Driskell has plenty more of those in store. Later this year, Red Hen Press will publish her fourth poetry collection, Blue Etiquette. Inspired by Emily Post’s classic Etiquette—the blue linen cover on the first edition released in 1922 became so iconic that later editions included the subtitle The Blue Book of Social Usage—Driskell’s collection includes poems based on characters and rituals of domestic life and traditions. “When I read [Post’s book], I realized that my folks would have been the servants that she was talking about managing,” she smiles. “And so I’ve written poems [with] silverware, like an oyster fork or a fruit knife. I have restaurant poems in there, I have working-class poems, I have poems that are kind of done in [Post’s voice]—things about work and manners.”

In between her time serving as professor of creative writing at Spalding University in Louisville and associate program director of its acclaimed low-residency MFA program in writing, Driskell is also making a foray into fiction. Her novel, she says, is a coming-of-age story centered on a young girl in the Bible Belt that explores “the tolerance of religious people toward nonbelievers [and the] tolerance of nonbelievers toward the religious.”

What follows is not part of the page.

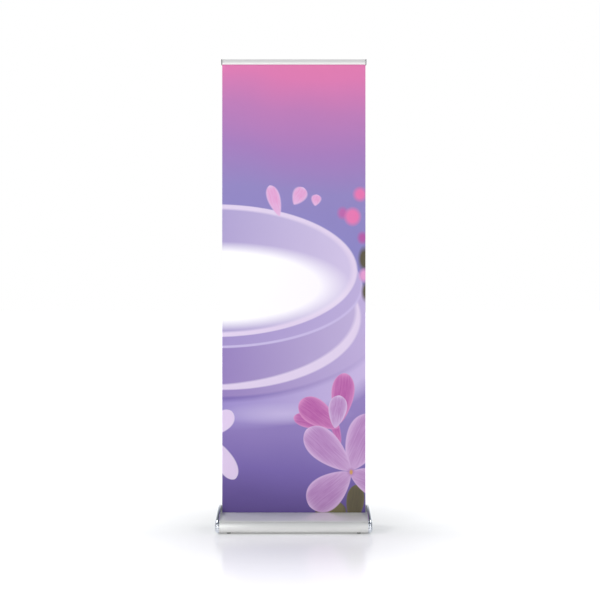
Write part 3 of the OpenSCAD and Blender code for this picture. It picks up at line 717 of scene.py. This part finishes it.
def cap_screw_places():
    """(depth, height) of the two screws in an end cap: the middles of the two groups of vertices."""
    points = [v.co for v in nodes["cap_screws"].data.vertices if v.co.x > 0]
    split = (min(p.y for p in points) + max(p.y for p in points)) / 2
    places = []
    for group in ([p for p in points if p.y < split], [p for p in points if p.y >= split]):
        ys, zs = [p.y for p in group], [p.z for p in group]
        places.append(((min(ys) + max(ys)) / 2, (min(zs) + max(zs)) / 2))
    return places


def make_end_cap(side):
    """Chrome cap with a rounded outer side and a pocket that holds the bearing plate."""
    edge = dense_outline()
    flat_x = base_half - CAP_ROUND
    rim = 0.8 * MM
    rings = [(profile_half, 0.012), (profile_half + rim * 0.35, 0.004), (profile_half + rim, 0.0), (flat_x, 0.0)]
    steps = 12
    for i in range(1, steps + 1):
        a = math.pi / 2 * i / steps
        rings.append((flat_x + CAP_ROUND * math.sin(a), 0.66 * (1 - math.cos(a))))
    n = len(edge)
    vertices, faces = [], []
    for x, share in rings:
        for p in edge:
            q = notched(towards_spine(p, share), min(1.0, share * 3))
            vertices.append((side * x, q.x, q.y))
    for k in range(len(rings) - 1):
        faces += [(k * n + i, k * n + (i + 1) % n, (k + 1) * n + (i + 1) % n, (k + 1) * n + i) for i in range(n)]
    faces.append(tuple(range(n)))
    last = (len(rings) - 1) * n
    faces.append(tuple(last + i for i in reversed(range(n))))
    name = "cap_right" if side > 0 else "cap_left"
    cap = add_mesh(name, vertices, faces, CHROME, 40)
    t = CAP_WALL
    crown_end = math.degrees(math.acos((park_y + t - crown_c.x) / (crown_r - t)))
    pocket = (
        arc(nose_low_c, NOSE_LOW_R - t, 270, 181)
        + arc(nose_up_c, NOSE_UP_R - t, 180, RIDGE_A)
        + panel_arc(t + 1 * MM)[1:]
        + [Vector((slot_front_y, slot_z - 8 * MM - t)), Vector((park_y + t, slot_z - 8 * MM - t))]
        + arc(crown_c, crown_r - t, crown_end, 90.3, 1)
        + arc(tail_c, tail_r - t, 90, 1)
        + arc(heel_c, HEEL_R - t, 0, -90)
    )
    inner_x = sorted((side * (profile_half - 1 * MM), side * (profile_half + 2.4 * MM)))
    cut_away(cap, prism("pocket", pocket, *inner_x, CHROME))
    for y, z in cap_screw_places():
        inner_end, outer_end = base_half - SCREW_SINK, base_half + 1 * MM
        drill = ((0, inner_end), (SCREW_SINK_R, inner_end), (SCREW_SINK_R, outer_end), (0, outer_end))
        recess = turned("recess", [Vector(p) for p in drill], Vector((0, 0)), CHROME, 48)
        recess.data.transform(Matrix.Translation((0, y, z)) @ Matrix.Rotation(side * math.pi / 2, 4, "Y"))
        cut_away(cap, recess)
    cap.data.shade_smooth()
    cap.data.set_sharp_from_angle(angle=math.radians(40))
    stand_for(cap, "end_cap_right" if side > 0 else "end_cap_left")


def make_sheet():
    """The printed sheet: thin, held at the rail, going down through the slot to the roll."""
    across, down = 20, 96
    half_t = (sheet_high.y - sheet_low.y) / 2
    low_z, high_z = sheet_low.z, sheet_high.z
    vertices = []
    for face in (-1, 1):
        for j in range(down + 1):
            z = low_z + (high_z - low_z) * j / down
            calm = min(1.0, max(0.0, (z - 0.14) / 0.25)) * min(1.0, max(0.0, (1.955 - z) / 0.25))
            for i in range(across + 1):
                u = -1 + 2 * i / across
                bow = 0.9 * MM * math.cos(u * math.pi * 1.5) * calm * math.sin(2.3 * z + 0.6)
                vertices.append((sheet_half * u, sheet_y + face * half_t + bow, z))
    row = across + 1
    layer = row * (down + 1)
    faces, kinds = [], []
    for face in (0, 1):
        for j in range(down):
            for i in range(across):
                a = face * layer + j * row + i
                faces.append((a, a + 1, a + row + 1, a + row))
                kinds.append(face)
    rim = [j * row for j in range(down + 1)], [j * row + across for j in range(down + 1)]
    ends = list(range(row)), [down * row + i for i in range(row)]
    for line in (*rim, *ends):
        for a, b in zip(line, line[1:], strict=False):
            faces.append((a, b, layer + b, layer + a))
            kinds.append(1)
    mesh = bpy.data.meshes.new("printed_sheet")
    mesh.from_pydata(vertices, [], faces)
    mesh.materials.append(PRINT)
    mesh.materials.append(FILM_BACK)
    for polygon, kind in zip(mesh.polygons, kinds, strict=True):
        polygon.material_index = kind
    sheet = bpy.data.objects.new("printed_sheet", mesh)
    scene.collection.objects.link(sheet)
    work = bmesh.new()
    work.from_mesh(mesh)
    bmesh.ops.recalc_face_normals(work, faces=work.faces)
    work.to_mesh(mesh)
    work.free()
    mesh.shade_smooth()
    mesh.set_sharp_from_angle(angle=math.radians(50))
    stand_for(sheet, "graphic_sheet")
    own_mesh(sheet)


def make_pole():
    """The four drawn tubes and their ribbed collars, finely rounded."""
    for i in range(1, 5):
        axis, radius, z0, z1 = round_box(f"pole_tube_{i}")
        bore = radius - POLE_WALL
        wall = [Vector(p) for p in ((bore, z0), (radius, z0), (radius, z1), (bore, z1))]
        tube = turned(f"drawn_tube_{i}", rounded_corners(wall, FINE_EASE), axis, TUBE)
        stand_for(tube, f"pole_tube_{i}")
    for i in range(1, 4):
        tube_r, next_r = round_box(f"pole_tube_{i}")[1], round_box(f"pole_tube_{i + 1}")[1]
        tube_top = round_box(f"pole_tube_{i}")[3]
        axis, radius, z0, z1 = round_box(f"twist_collar_{i}")
        radius += COLLAR_SKIN
        groove_low, groove_high = z0 + FLUTE_LOW, z1 - FLUTE_HIGH

        def ripple(p, a, radius=radius, groove_low=groove_low, groove_high=groove_high):
            if p.x < radius - FINE_EASE or not groove_low < p.y < groove_high:
                return 0.0
            spacing = 2 * math.pi / COLLAR_RIBS
            off = radius * abs((a + spacing / 2) % spacing - spacing / 2)
            return max(0.0, math.sqrt(max(0.0, FLUTE_R**2 - off**2)) - FLUTE_OFF)

        bore, top_bore = tube_r + MOVE_GAP, next_r + MOVE_GAP
        step_z = tube_top + MOVE_GAP
        outer = ((radius, z1 - COLLAR_SLOPE), (radius - COLLAR_SLOPE_IN, z1), (top_bore, z1))
        inner = ((top_bore, step_z), (bore, step_z), (bore, z0), (radius, z0))
        eased = rounded_corners([Vector(p) for p in (*outer, *inner)], COLLAR_EASE)
        middle = (groove_low + groove_high) / 2
        rise = (groove_low, groove_low + SMALL_EASE, middle, groove_high - SMALL_EASE, groove_high)
        eased += [Vector((radius, z)) for z in rise]
        collar = turned(f"collar_{i}", eased, axis, BLACK, COLLAR_RIBS * RIB_STEPS, ripple)
        stand_for(collar, f"twist_collar_{i}")


def make_small_rounds():
    """The flanged bush that the pole goes through and the pads of the feet."""
    axis, radius, z0, z1 = round_box("pole_bush")
    bore = round_box("pole_tube_1")[1] + PRESS_GAP
    sleeve = radius - BUSH_LIP
    lip_z = z1 - BUSH_LIP_T
    corners = ((bore, z0), (sleeve, z0), (sleeve, lip_z), (radius, lip_z), (radius, z1), (bore, z1))
    profile = rounded_corners([Vector(p) for p in corners], SMALL_EASE)
    stand_for(turned("pole_bush_ring", profile, axis, BLACK), "pole_bush")
    for side in FEET:
        axis, radius, z0, z1 = round_box(f"foot_pad_{side}")
        stud_r, stud_z = round_box(f"foot_stud_{side}")[1:3]
        slope_r = radius - PAD_SLOPE
        base = ((0, z0), (slope_r, z0), (radius, z0 + PAD_SLOPE))
        corners = (*base, (slope_r, z1), (stud_r, z1), (stud_r, stud_z), (0, stud_z))
        profile = rounded_corners([Vector(p) for p in corners], FINE_EASE)
        profile = [Vector((max(0.0, p.x), p.y)) for p in profile]
        pad = turned(f"pad_{side}", profile, axis, RUBBER)
        tidy_mesh(pad)
        stand_for(pad, f"foot_pad_{side}")


def make_eased_copy(node, name, width):
    """The CAD node's own shape with its edges eased."""
    piece = nodes[node].copy()
    piece.data = nodes[node].data.copy()
    piece.name = piece.data.name = name
    for key in list(piece.keys()):
        del piece[key]
    scene.collection.objects.link(piece)
    work = bmesh.new()
    work.from_mesh(piece.data)
    bmesh.ops.remove_doubles(work, verts=work.verts, dist=1e-6)
    bmesh.ops.dissolve_limit(work, angle_limit=math.radians(1), verts=work.verts, edges=work.edges)
    work.to_mesh(piece.data)
    work.free()
    bevel(piece, width, 35, 2)
    stand_for(piece, node)


make_base_shell()
make_front_cover()
make_pole()
make_small_rounds()
make_eased_copy("pole_hook", "hook", SMALL_EASE)
make_eased_copy("rail_cap_left", "rail_end_left", SMALL_EASE)
make_eased_copy("rail_cap_right", "rail_end_right", SMALL_EASE)
make_end_cap(1)
make_end_cap(-1)
make_sheet()


# ---- floor, light and camera ---------------------------------------------------------------


def make_floor():
    half = 90.0
    floor_mat, tree, shader = material("pale_floor", (0.90, 0.90, 0.90, 1), 0.18, specular=0.15)
    shader.inputs["Emission Color"].default_value = (1, 1, 1, 1)
    place = tree.new("ShaderNodeTexCoord")
    away = tree.new("ShaderNodeVectorMath", Vector=place.outputs["Object"])
    away.operation = "LENGTH"
    # Painted light: the floor glows. Its emission rises from 0.10 near the stand to 0.62 a metre further out, which
    # gives painted shade around the stand and a painted white floor further off.
    tree.put(shader.inputs["Emission Strength"], tree.span(away.outputs["Value"], 0.30, 1.30, 0.10, 0.62))
    tree.put(shader.inputs["Roughness"], tree.span(tree.noise(3.0), 0.3, 0.7, 0.16, 0.20))
    corners = [(-half, -half, 0), (half, -half, 0), (half, half, 0), (-half, half, 0)]
    floor = add_mesh("studio_floor", corners, [(0, 1, 2, 3)], floor_mat)


def make_world():
    """Bright near the horizon and dark overhead, so that the metal has something to show."""
    world = bpy.data.worlds.new("studio")
    scene.world = world
    world.use_nodes = True
    tree = Tree(world.node_tree)
    back = world.node_tree.nodes["Background"]
    place = tree.new("ShaderNodeTexCoord")
    apart = tree.new("ShaderNodeSeparateXYZ", Vector=place.outputs["Generated"])
    level = tree.ramp(
        tree.span(apart.outputs["Z"], -1.0, 1.0, 0.0, 1.0),
        (
            (0.00, (1.0, 1.0, 1.0, 1)),
            (0.55, (1.0, 1.0, 1.0, 1)),
            (0.68, (0.80, 0.81, 0.83, 1)),
            (0.82, (0.40, 0.42, 0.45, 1)),
            (0.95, (0.10, 0.11, 0.13, 1)),
            (1.00, (0.05, 0.055, 0.07, 1)),
        ),
        smooth=False,
    )
    sideways = tree.math("ABSOLUTE", apart.outputs["X"])
    dim = tree.span(sideways, 0.45, 0.90, 0.0, 0.72)
    tree.put(back.inputs["Color"], tree.mix(dim, level, (0.10, 0.11, 0.13, 1)))
    back.inputs["Strength"].default_value = 1.0
    path = tree.new("ShaderNodeLightPath")
    plain = tree.new("ShaderNodeBackground", Color=(1, 1, 1, 1), Strength=1.0)
    blend = tree.new("ShaderNodeMixShader", Fac=path.outputs["Is Camera Ray"])
    tree.put(blend.inputs[1], back.outputs[0])
    tree.put(blend.inputs[2], plain.outputs[0])
    tree.put(world.node_tree.nodes["World Output"].inputs["Surface"], blend.outputs[0])


def area_light(name, place, target, size, power, colour=(1, 1, 1)):
    lamp = bpy.data.lights.new(name, "AREA")
    lamp.shape = "RECTANGLE"
    lamp.size, lamp.size_y = size
    lamp.energy = power
    lamp.color = colour
    made = bpy.data.objects.new(name, lamp)
    made.location = place
    made.rotation_euler = (Vector(target) - Vector(place)).to_track_quat("-Z", "Y").to_euler()
    made.visible_camera = False  # a lamp lights the object and is not itself in the picture
    scene.collection.objects.link(made)


def make_camera():
    """Square view from straight ahead at half the stand's height, sized from the sheet's width in the frame."""
    distance = 5.0
    sheet_share = 0.2388
    side_step = 0.0262
    eye_z = 0.975
    lens = bpy.data.cameras.new("camera")
    lens.sensor_width = 36.0
    lens.lens = lens.sensor_width * distance * sheet_share / (2 * sheet_half)
    lens.clip_end = 300.0
    eye = bpy.data.objects.new("camera", lens)
    eye.location = (side_step, sheet_y - distance, eye_z)
    eye.rotation_euler = (math.pi / 2, 0, 0)
    scene.collection.objects.link(eye)
    scene.camera = eye


make_floor()
make_world()
area_light("left_front", (-3.0, -3.4, 1.9), (0, 0, 1.0), (1.6, 2.6), 44)
area_light("right_front", (3.2, -3.2, 1.6), (0, 0, 1.0), (1.2, 2.4), 22)
area_light("left_top", (-3.0, 0.2, 3.2), (0, -0.1, 0.2), (1.4, 1.4), 52)
area_light("right_top", (3.0, 0.2, 3.2), (0, -0.1, 0.2), (1.4, 1.4), 34)
make_camera()
scene.view_settings.view_transform = "Standard"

As Driskell moves through her home, walking up the stairs fashioned from pews and pointing out the tough, pre-Civil War roof beams, she says that she and her husband have talked about moving into the city, where they can be closer to restaurants and the theater. But she looks around now, surveying her home, and muses about how much of her identity is wrapped up in this old church, and among the gravestones next door. “It’s amazing what you can get used to.”